[Entries with parts and joints]

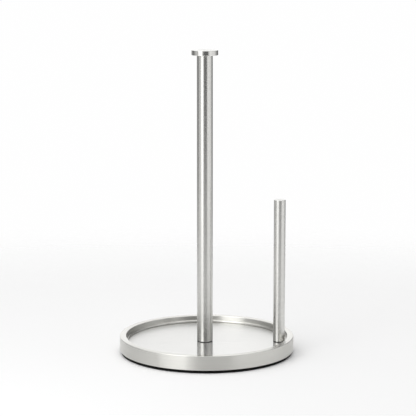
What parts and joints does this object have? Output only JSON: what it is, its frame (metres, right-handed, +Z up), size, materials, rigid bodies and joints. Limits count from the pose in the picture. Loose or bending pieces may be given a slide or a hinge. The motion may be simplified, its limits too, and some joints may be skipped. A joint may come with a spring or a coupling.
{
  "type": "paper towel holder",
  "caption": "Free-standing brushed steel paper towel holder: weighted round tray base with a raised rim, upright post with a disc cap, and a short fixed tear bar at the rim.",
  "frame": {"origin": "centre of the base's outer circle, on the surface that it stands on", "axes": "+Z up along the post, +X from the base's centre towards the tear bar, -Y towards the viewer"},
  "size_m": [0.19, 0.19, 0.33],
  "materials": {
    "steel_spun": "satin, brushed round the rim",
    "steel_floor": "satin, finely brushed",
    "steel_tube": "satin, brushed along the tube",
    "steel_cap": "satin, turned",
    "steel_plug": "machined",
    "steel_plate": "rolled",
    "steel_fastener": "plain zinc",
    "cast_weight": "as cast",
    "pad_rubber": "matt foamed rubber",
    "gasket_rubber": "matt"
  },
  "bodies": {
    "root": {"rim_shell": "steel_spun", "floor_plate": "steel_floor", "ballast_disc": "cast_weight", "closing_plate": "steel_plate", "closing_plate_screws": "steel_fastener", "non_slip_pad": "pad_rubber", "post_tube": "steel_tube", "post_gasket": "gasket_rubber", "post_foot_plug": "steel_plug", "post_screw": "steel_fastener", "post_washer": "steel_fastener", "post_lock_washer": "steel_fastener", "post_top_plug": "steel_plug", "cap_stud": "steel_fastener", "post_cap": "steel_cap", "tear_bar_tube": "steel_tube", "tear_bar_gasket": "gasket_rubber", "tear_bar_foot_plug": "steel_plug", "tear_bar_screw": "steel_fastener", "tear_bar_washer": "steel_fastener", "tear_bar_lock_washer": "steel_fastener", "tear_bar_end_cap": "steel_cap"}
  },
  "joints": []
}
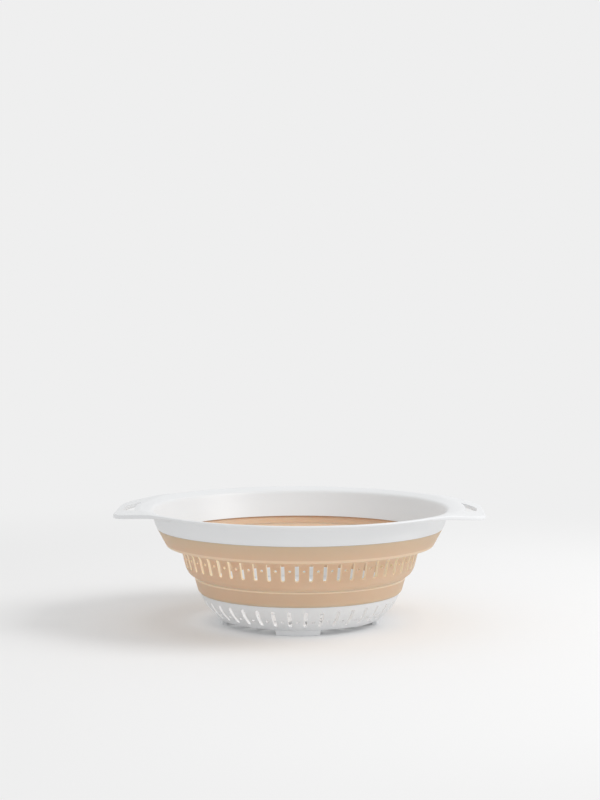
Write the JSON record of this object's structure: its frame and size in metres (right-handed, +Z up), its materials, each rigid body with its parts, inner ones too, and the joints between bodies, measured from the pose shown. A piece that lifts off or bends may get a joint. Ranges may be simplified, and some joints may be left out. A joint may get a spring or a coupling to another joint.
{
  "type": "collapsible colander",
  "caption": "Round colander with an ear on either side; its soft stepped wall folds down in stages to store flat.",
  "frame": {"origin": "on the centre line of the bowl, at the height of the soles of the feet", "axes": "+Z up through the mouth, +X through the middle of one ear, -Y towards the viewer of the picture"},
  "size_m": [0.279, 0.2412, 0.09],
  "materials": {
    "white_plastic": "satin",
    "beige_rubber": "matte"
  },
  "bodies": {
    "base": {"base_bowl": "white_plastic", "lower_wall_ring": "beige_rubber", "lower_fold_band": "beige_rubber"},
    "middle": {"middle_wall_ring": "beige_rubber", "upper_fold_band": "beige_rubber"},
    "top": {"rim": "white_plastic", "upper_wall_ring": "beige_rubber"}
  },
  "joints": [
    {"name": "lower_fold", "type": "slide", "parent": "base", "child": "middle", "axis": [0, 0, -1], "range_m": [0, 0.021], "deforming": ["lower_fold_band"]},
    {"name": "upper_fold", "type": "slide", "parent": "middle", "child": "top", "axis": [0, 0, -1], "range_m": [0, 0.032], "deforming": ["upper_fold_band"]}
  ]
}
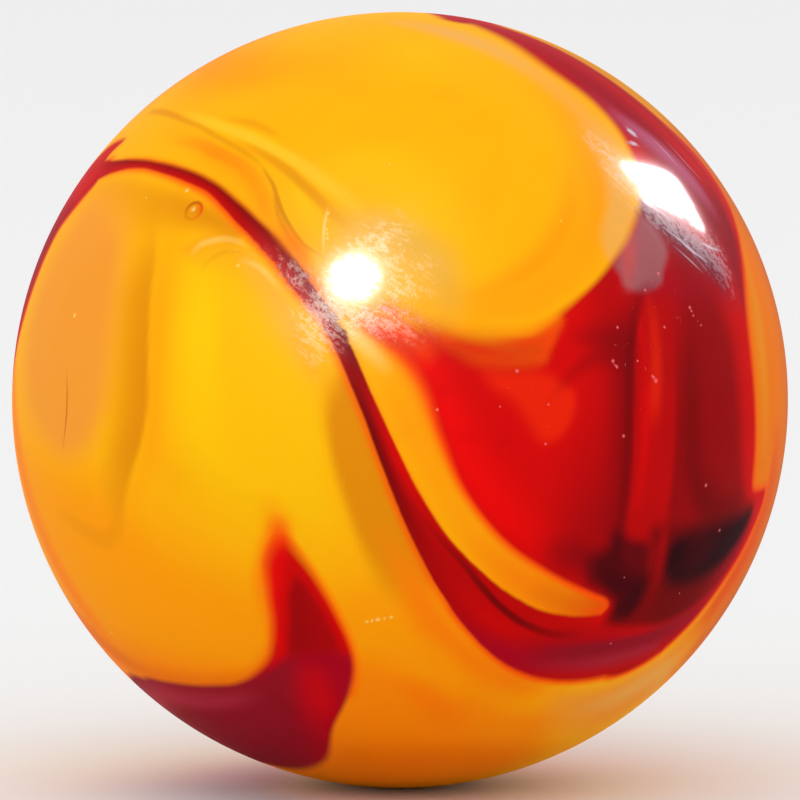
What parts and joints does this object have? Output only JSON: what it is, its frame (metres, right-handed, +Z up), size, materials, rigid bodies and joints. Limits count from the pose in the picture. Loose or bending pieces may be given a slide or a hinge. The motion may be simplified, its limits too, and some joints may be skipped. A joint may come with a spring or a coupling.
{
  "type": "glass marble",
  "caption": "Solid glass playing marble: one plain ball of opaque amber glass with a swirl of dark red glass fused into it.",
  "frame": {"origin": "centre of the ball", "axes": "+Z up through the top of the swirl as it is shown, -Y towards the side shown, +X to the right of it; the solid is the same about every axis"},
  "size_m": [0.016, 0.016, 0.016],
  "materials": {
    "swirl_glass": "polished opaque amber glass with a dark red swirl, clear gloss and fine play scratches"
  },
  "bodies": {
    "root": {"marble": "swirl_glass"}
  },
  "joints": []
}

WHAT THE EXERCISE ASKS: Repeat every line of the records above exactly.

TASK RESULT:
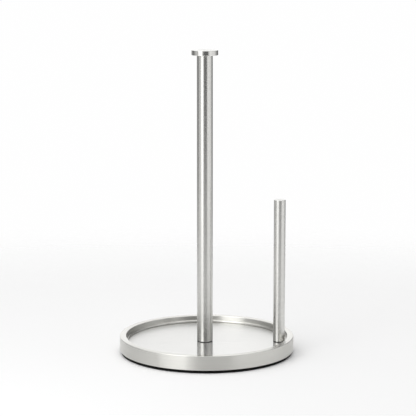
What parts and joints does this object have? Output only JSON: what it is, its frame (metres, right-handed, +Z up), size, materials, rigid bodies and joints. Limits count from the pose in the picture. Loose or bending pieces may be given a slide or a hinge. The motion may be simplified, its limits too, and some joints may be skipped. A joint may come with a spring or a coupling.
{
  "type": "paper towel holder",
  "caption": "Free-standing brushed steel paper towel holder: weighted round tray base with a raised rim, upright post with a disc cap, and a short fixed tear bar at the rim.",
  "frame": {"origin": "centre of the base's outer circle, on the surface that it stands on", "axes": "+Z up along the post, +X from the base's centre towards the tear bar, -Y towards the viewer"},
  "size_m": [0.19, 0.19, 0.33],
  "materials": {
    "steel_spun": "satin, brushed round the rim",
    "steel_floor": "satin, finely brushed",
    "steel_tube": "satin, brushed along the tube",
    "steel_cap": "satin, turned",
    "steel_plug": "machined",
    "steel_plate": "rolled",
    "steel_fastener": "plain zinc",
    "cast_weight": "as cast",
    "pad_rubber": "matt foamed rubber",
    "gasket_rubber": "matt"
  },
  "bodies": {
    "root": {"rim_shell": "steel_spun", "floor_plate": "steel_floor", "ballast_disc": "cast_weight", "closing_plate": "steel_plate", "closing_plate_screws": "steel_fastener", "non_slip_pad": "pad_rubber", "post_tube": "steel_tube", "post_gasket": "gasket_rubber", "post_foot_plug": "steel_plug", "post_screw": "steel_fastener", "post_washer": "steel_fastener", "post_lock_washer": "steel_fastener", "post_top_plug": "steel_plug", "cap_stud": "steel_fastener", "post_cap": "steel_cap", "tear_bar_tube": "steel_tube", "tear_bar_gasket": "gasket_rubber", "tear_bar_foot_plug": "steel_plug", "tear_bar_screw": "steel_fastener", "tear_bar_washer": "steel_fastener", "tear_bar_lock_washer": "steel_fastener", "tear_bar_end_cap": "steel_cap"}
  },
  "joints": []
}
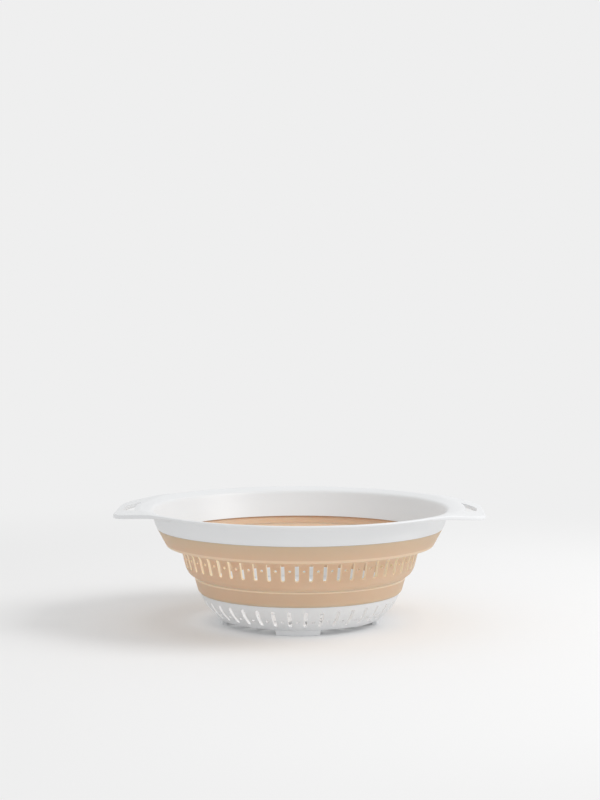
Write the JSON record of this object's structure: its frame and size in metres (right-handed, +Z up), its materials, each rigid body with its parts, inner ones too, and the joints between bodies, measured from the pose shown. A piece that lifts off or bends may get a joint. Ranges may be simplified, and some joints may be left out. A joint may get a spring or a coupling to another joint.
{
  "type": "collapsible colander",
  "caption": "Round colander with an ear on either side; its soft stepped wall folds down in stages to store flat.",
  "frame": {"origin": "on the centre line of the bowl, at the height of the soles of the feet", "axes": "+Z up through the mouth, +X through the middle of one ear, -Y towards the viewer of the picture"},
  "size_m": [0.279, 0.2412, 0.09],
  "materials": {
    "white_plastic": "satin",
    "beige_rubber": "matte"
  },
  "bodies": {
    "base": {"base_bowl": "white_plastic", "lower_wall_ring": "beige_rubber", "lower_fold_band": "beige_rubber"},
    "middle": {"middle_wall_ring": "beige_rubber", "upper_fold_band": "beige_rubber"},
    "top": {"rim": "white_plastic", "upper_wall_ring": "beige_rubber"}
  },
  "joints": [
    {"name": "lower_fold", "type": "slide", "parent": "base", "child": "middle", "axis": [0, 0, -1], "range_m": [0, 0.021], "deforming": ["lower_fold_band"]},
    {"name": "upper_fold", "type": "slide", "parent": "middle", "child": "top", "axis": [0, 0, -1], "range_m": [0, 0.032], "deforming": ["upper_fold_band"]}
  ]
}
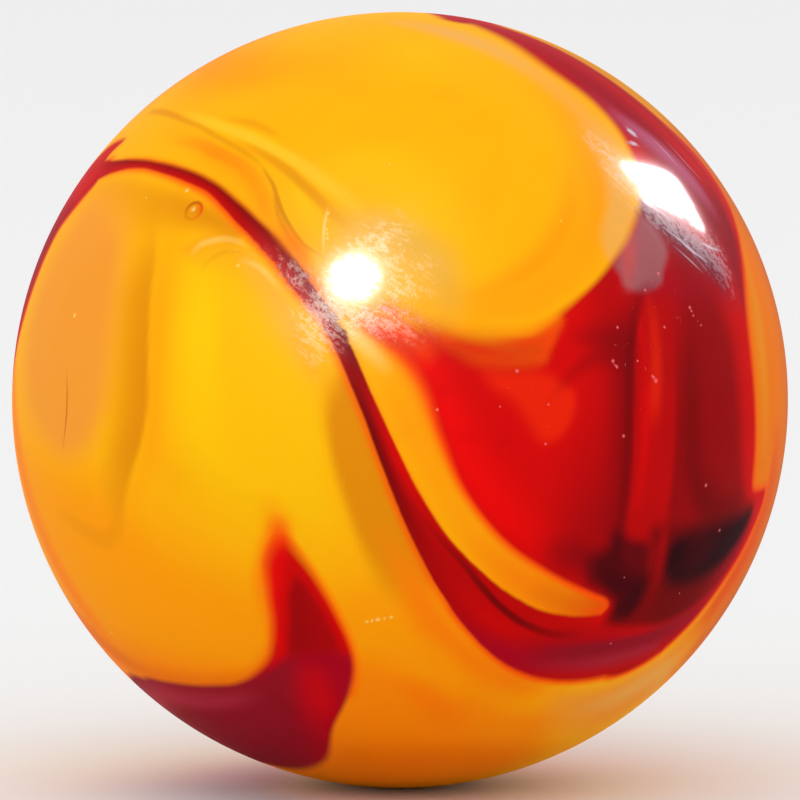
What parts and joints does this object have? Output only JSON: what it is, its frame (metres, right-handed, +Z up), size, materials, rigid bodies and joints. Limits count from the pose in the picture. Loose or bending pieces may be given a slide or a hinge. The motion may be simplified, its limits too, and some joints may be skipped. A joint may come with a spring or a coupling.
{
  "type": "glass marble",
  "caption": "Solid glass playing marble: one plain ball of opaque amber glass with a swirl of dark red glass fused into it.",
  "frame": {"origin": "centre of the ball", "axes": "+Z up through the top of the swirl as it is shown, -Y towards the side shown, +X to the right of it; the solid is the same about every axis"},
  "size_m": [0.016, 0.016, 0.016],
  "materials": {
    "swirl_glass": "polished opaque amber glass with a dark red swirl, clear gloss and fine play scratches"
  },
  "bodies": {
    "root": {"marble": "swirl_glass"}
  },
  "joints": []
}